__EXERCISE GOAL__.
Print out each entry below exactly, please.

# start of INPUT MATERIAL

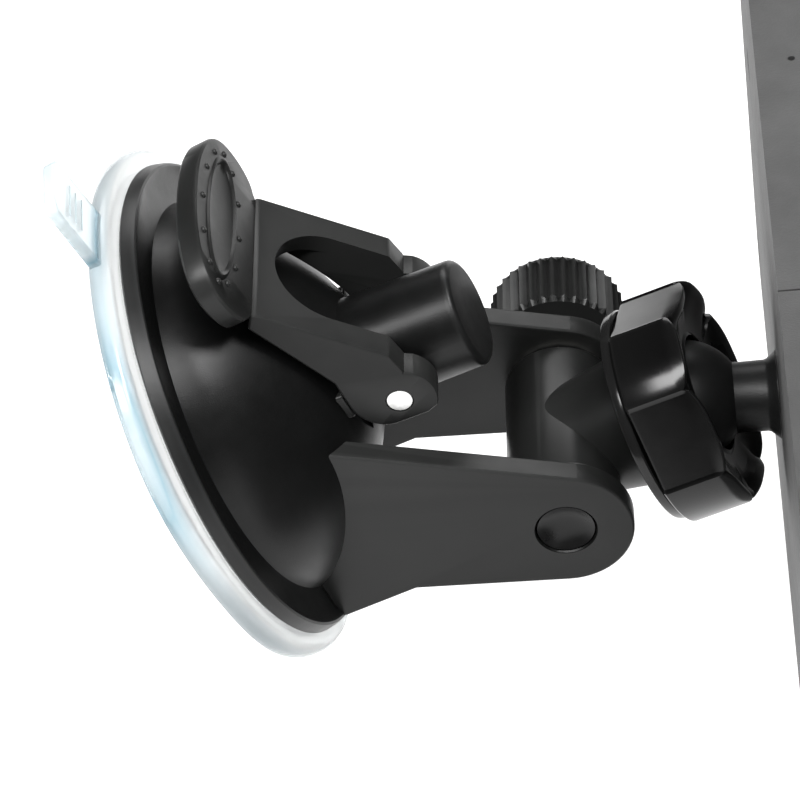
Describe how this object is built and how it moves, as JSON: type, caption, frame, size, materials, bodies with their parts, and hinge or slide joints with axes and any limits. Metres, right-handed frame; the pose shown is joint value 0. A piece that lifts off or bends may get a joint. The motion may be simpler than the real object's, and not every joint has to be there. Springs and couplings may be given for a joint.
{
  "type": "dash camera",
  "caption": "Wide-display dash camera on a suction-cup windscreen mount with a locking lever, clevis arms, knurled knob and a ball joint with a lobed locking nut.",
  "frame": {"origin": "centre of the suction pad's sealing face", "axes": "+X out of the glass along the cup's axis, +Y along the clevis axis and the camera's width, +Z towards the locking lever"},
  "size_m": [0.1016, 0.18, 0.1336],
  "materials": {
    "black_plastic": "satin moulded, fine spark texture",
    "gloss_plastic": "polished moulded",
    "shell_plastic": "matt textured",
    "clear_gel": "clear with a pale blue edge",
    "rubber": "matt",
    "nylon": "natural nylon",
    "steel": "turned",
    "brass": "knurled insert",
    "screen": "black cover glass",
    "lens": "coated glass",
    "dark_plastic": "matt",
    "circuit_board": "solder mask",
    "silver_metal": "plated"
  },
  "bodies": {
    "cup": {"suction_pad": "clear_gel", "cup_housing": "black_plastic", "clevis_bolt": "steel", "near_washer": "nylon", "far_washer": "nylon"},
    "pull_rod": {"pull_rod": "black_plastic", "pad_boss": "rubber", "lever_pin": "steel"},
    "lever": {"suction_lever": "black_plastic"},
    "knob": {"clevis_knob": "black_plastic", "knob_insert": "brass"},
    "neck": {"swivel_neck": "black_plastic"},
    "nut": {"locking_nut": "gloss_plastic"},
    "ball_core": {"ball_core": "steel"},
    "ball": {"ball_stem": "black_plastic", "stem_stud": "steel"},
    "camera": {"rear_cover": "shell_plastic", "front_bezel": "shell_plastic", "screen_glass": "screen", "display_panel": "dark_plastic", "main_board": "circuit_board", "battery": "silver_metal", "speaker": "dark_plastic", "microphone": "silver_metal", "usb_port": "silver_metal", "audio_jack": "dark_plastic", "card_reader": "silver_metal", "mount_insert": "brass", "cover_screw_1": "steel", "cover_screw_2": "steel", "cover_screw_3": "steel", "cover_screw_4": "steel"},
    "lens": {"lens_drum": "black_plastic", "lens_ring": "shell_plastic", "lens_glass": "lens", "sensor_board": "circuit_board"},
    "power_key": {"power_button": "shell_plastic"},
    "menu_key": {"menu_button": "shell_plastic"},
    "lock_key": {"lock_button": "shell_plastic"},
    "door": {"port_door": "rubber"},
    "card": {"memory_card": "dark_plastic"}
  },
  "joints": [
    {"name": "lever_turn", "type": "hinge", "parent": "pull_rod", "child": "lever", "pos_m": [0.0281, 0, -0.0005], "axis": [0, 1, 0], "range_deg": [0, 90]},
    {"name": "rod_slide", "type": "slide", "parent": "cup", "child": "pull_rod", "axis": [-1, 0, 0], "range_m": [0, 0.003]},
    {"name": "knob_turn", "type": "hinge", "parent": "cup", "child": "knob", "pos_m": [0.0398, 0, -0.0277], "axis": [0, 1, 0], "range_deg": [0, 270]},
    {"name": "neck_swing", "type": "hinge", "parent": "cup", "child": "neck", "pos_m": [0.0398, 0, -0.0277], "axis": [0, 1, 0], "range_deg": [-15, 25]},
    {"name": "nut_turn", "type": "hinge", "parent": "neck", "child": "nut", "pos_m": [0.0581, 0, -0.0277], "axis": [1, 0, 0], "range_deg": [0, 120]},
    {"name": "ball_pan", "type": "hinge", "parent": "neck", "child": "ball_core", "pos_m": [0.0581, 0, -0.0277], "axis": [0, 0, 1], "range_deg": [-12, 12]},
    {"name": "ball_tilt", "type": "hinge", "parent": "ball_core", "child": "ball", "pos_m": [0.0581, 0, -0.0277], "axis": [0, 1, 0], "range_deg": [-30, 1.5]},
    {"name": "camera_roll", "type": "hinge", "parent": "ball", "child": "camera", "pos_m": [0.0703, 0, -0.03219], "axis": [0.9385, 0, -0.3453], "range_deg": [-30, 30]},
    {"name": "lens_tilt", "type": "hinge", "parent": "camera", "child": "lens", "pos_m": [0.08357, 0.075, -0.00191], "axis": [0, 1, 0], "range_deg": [-18, 18]},
    {"name": "power_press", "type": "slide", "parent": "camera", "child": "power_key", "axis": [-0.3453, 0, -0.9385], "range_m": [0, 0.0004], "stiffness_N_per_m": 900},
    {"name": "menu_press", "type": "slide", "parent": "camera", "child": "menu_key", "axis": [-0.3453, 0, -0.9385], "range_m": [0, 0.0004], "stiffness_N_per_m": 900},
    {"name": "lock_press", "type": "slide", "parent": "camera", "child": "lock_key", "axis": [-0.3453, 0, -0.9385], "range_m": [0, 0.0004], "stiffness_N_per_m": 900},
    {"name": "door_turn", "type": "hinge", "parent": "camera", "child": "door", "pos_m": [0.09601, -0.0596, 0.01163], "axis": [0, 1, 0], "range_deg": [0, 100]},
    {"name": "card_push", "type": "slide", "parent": "camera", "child": "card", "axis": [-0.3453, 0, -0.9385], "range_m": [0, 0.0008], "stiffness_N_per_m": 400}
  ],
  "couplings": [
    {"joint": "rod_slide", "follows": "lever_turn", "m_per_rad": 0.0019099}
  ]
}
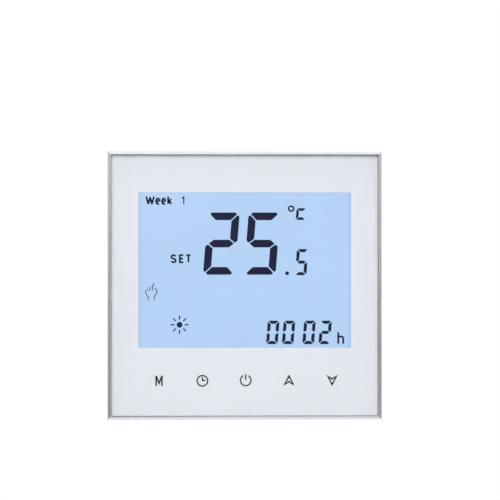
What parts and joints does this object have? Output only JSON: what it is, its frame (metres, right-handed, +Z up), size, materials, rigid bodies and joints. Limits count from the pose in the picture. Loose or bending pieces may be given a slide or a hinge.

# end of INPUT MATERIAL

__OUTPUT BELOW__.
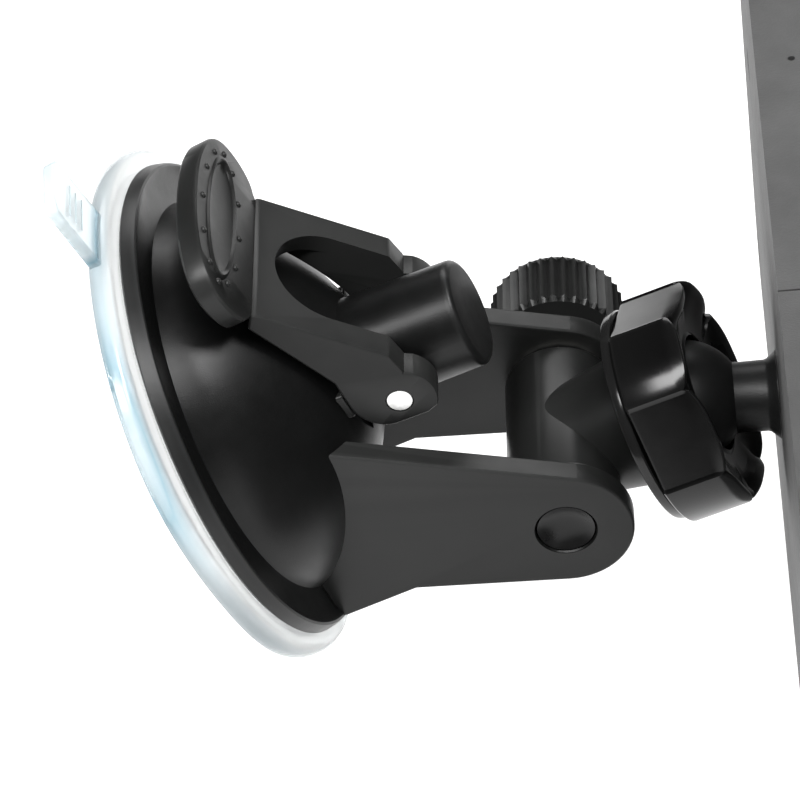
Describe how this object is built and how it moves, as JSON: type, caption, frame, size, materials, bodies with their parts, and hinge or slide joints with axes and any limits. Metres, right-handed frame; the pose shown is joint value 0. A piece that lifts off or bends may get a joint. The motion may be simpler than the real object's, and not every joint has to be there. Springs and couplings may be given for a joint.
{
  "type": "dash camera",
  "caption": "Wide-display dash camera on a suction-cup windscreen mount with a locking lever, clevis arms, knurled knob and a ball joint with a lobed locking nut.",
  "frame": {"origin": "centre of the suction pad's sealing face", "axes": "+X out of the glass along the cup's axis, +Y along the clevis axis and the camera's width, +Z towards the locking lever"},
  "size_m": [0.1016, 0.18, 0.1336],
  "materials": {
    "black_plastic": "satin moulded, fine spark texture",
    "gloss_plastic": "polished moulded",
    "shell_plastic": "matt textured",
    "clear_gel": "clear with a pale blue edge",
    "rubber": "matt",
    "nylon": "natural nylon",
    "steel": "turned",
    "brass": "knurled insert",
    "screen": "black cover glass",
    "lens": "coated glass",
    "dark_plastic": "matt",
    "circuit_board": "solder mask",
    "silver_metal": "plated"
  },
  "bodies": {
    "cup": {"suction_pad": "clear_gel", "cup_housing": "black_plastic", "clevis_bolt": "steel", "near_washer": "nylon", "far_washer": "nylon"},
    "pull_rod": {"pull_rod": "black_plastic", "pad_boss": "rubber", "lever_pin": "steel"},
    "lever": {"suction_lever": "black_plastic"},
    "knob": {"clevis_knob": "black_plastic", "knob_insert": "brass"},
    "neck": {"swivel_neck": "black_plastic"},
    "nut": {"locking_nut": "gloss_plastic"},
    "ball_core": {"ball_core": "steel"},
    "ball": {"ball_stem": "black_plastic", "stem_stud": "steel"},
    "camera": {"rear_cover": "shell_plastic", "front_bezel": "shell_plastic", "screen_glass": "screen", "display_panel": "dark_plastic", "main_board": "circuit_board", "battery": "silver_metal", "speaker": "dark_plastic", "microphone": "silver_metal", "usb_port": "silver_metal", "audio_jack": "dark_plastic", "card_reader": "silver_metal", "mount_insert": "brass", "cover_screw_1": "steel", "cover_screw_2": "steel", "cover_screw_3": "steel", "cover_screw_4": "steel"},
    "lens": {"lens_drum": "black_plastic", "lens_ring": "shell_plastic", "lens_glass": "lens", "sensor_board": "circuit_board"},
    "power_key": {"power_button": "shell_plastic"},
    "menu_key": {"menu_button": "shell_plastic"},
    "lock_key": {"lock_button": "shell_plastic"},
    "door": {"port_door": "rubber"},
    "card": {"memory_card": "dark_plastic"}
  },
  "joints": [
    {"name": "lever_turn", "type": "hinge", "parent": "pull_rod", "child": "lever", "pos_m": [0.0281, 0, -0.0005], "axis": [0, 1, 0], "range_deg": [0, 90]},
    {"name": "rod_slide", "type": "slide", "parent": "cup", "child": "pull_rod", "axis": [-1, 0, 0], "range_m": [0, 0.003]},
    {"name": "knob_turn", "type": "hinge", "parent": "cup", "child": "knob", "pos_m": [0.0398, 0, -0.0277], "axis": [0, 1, 0], "range_deg": [0, 270]},
    {"name": "neck_swing", "type": "hinge", "parent": "cup", "child": "neck", "pos_m": [0.0398, 0, -0.0277], "axis": [0, 1, 0], "range_deg": [-15, 25]},
    {"name": "nut_turn", "type": "hinge", "parent": "neck", "child": "nut", "pos_m": [0.0581, 0, -0.0277], "axis": [1, 0, 0], "range_deg": [0, 120]},
    {"name": "ball_pan", "type": "hinge", "parent": "neck", "child": "ball_core", "pos_m": [0.0581, 0, -0.0277], "axis": [0, 0, 1], "range_deg": [-12, 12]},
    {"name": "ball_tilt", "type": "hinge", "parent": "ball_core", "child": "ball", "pos_m": [0.0581, 0, -0.0277], "axis": [0, 1, 0], "range_deg": [-30, 1.5]},
    {"name": "camera_roll", "type": "hinge", "parent": "ball", "child": "camera", "pos_m": [0.0703, 0, -0.03219], "axis": [0.9385, 0, -0.3453], "range_deg": [-30, 30]},
    {"name": "lens_tilt", "type": "hinge", "parent": "camera", "child": "lens", "pos_m": [0.08357, 0.075, -0.00191], "axis": [0, 1, 0], "range_deg": [-18, 18]},
    {"name": "power_press", "type": "slide", "parent": "camera", "child": "power_key", "axis": [-0.3453, 0, -0.9385], "range_m": [0, 0.0004], "stiffness_N_per_m": 900},
    {"name": "menu_press", "type": "slide", "parent": "camera", "child": "menu_key", "axis": [-0.3453, 0, -0.9385], "range_m": [0, 0.0004], "stiffness_N_per_m": 900},
    {"name": "lock_press", "type": "slide", "parent": "camera", "child": "lock_key", "axis": [-0.3453, 0, -0.9385], "range_m": [0, 0.0004], "stiffness_N_per_m": 900},
    {"name": "door_turn", "type": "hinge", "parent": "camera", "child": "door", "pos_m": [0.09601, -0.0596, 0.01163], "axis": [0, 1, 0], "range_deg": [0, 100]},
    {"name": "card_push", "type": "slide", "parent": "camera", "child": "card", "axis": [-0.3453, 0, -0.9385], "range_m": [0, 0.0008], "stiffness_N_per_m": 400}
  ],
  "couplings": [
    {"joint": "rod_slide", "follows": "lever_turn", "m_per_rad": 0.0019099}
  ]
}
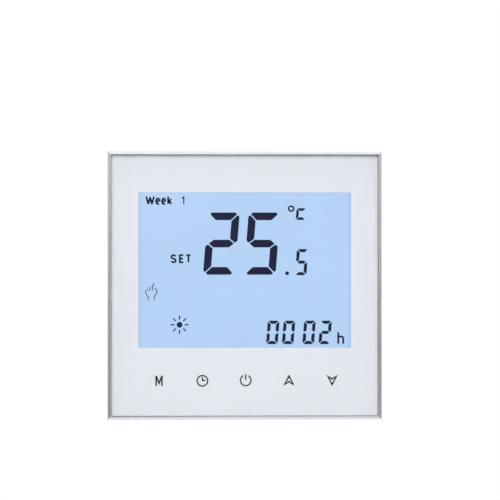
What parts and joints does this object have? Output only JSON: what it is, its frame (metres, right-handed, +Z up), size, materials, rigid bodies and joints. Limits count from the pose in the picture. Loose or bending pieces may be given a slide or a hinge.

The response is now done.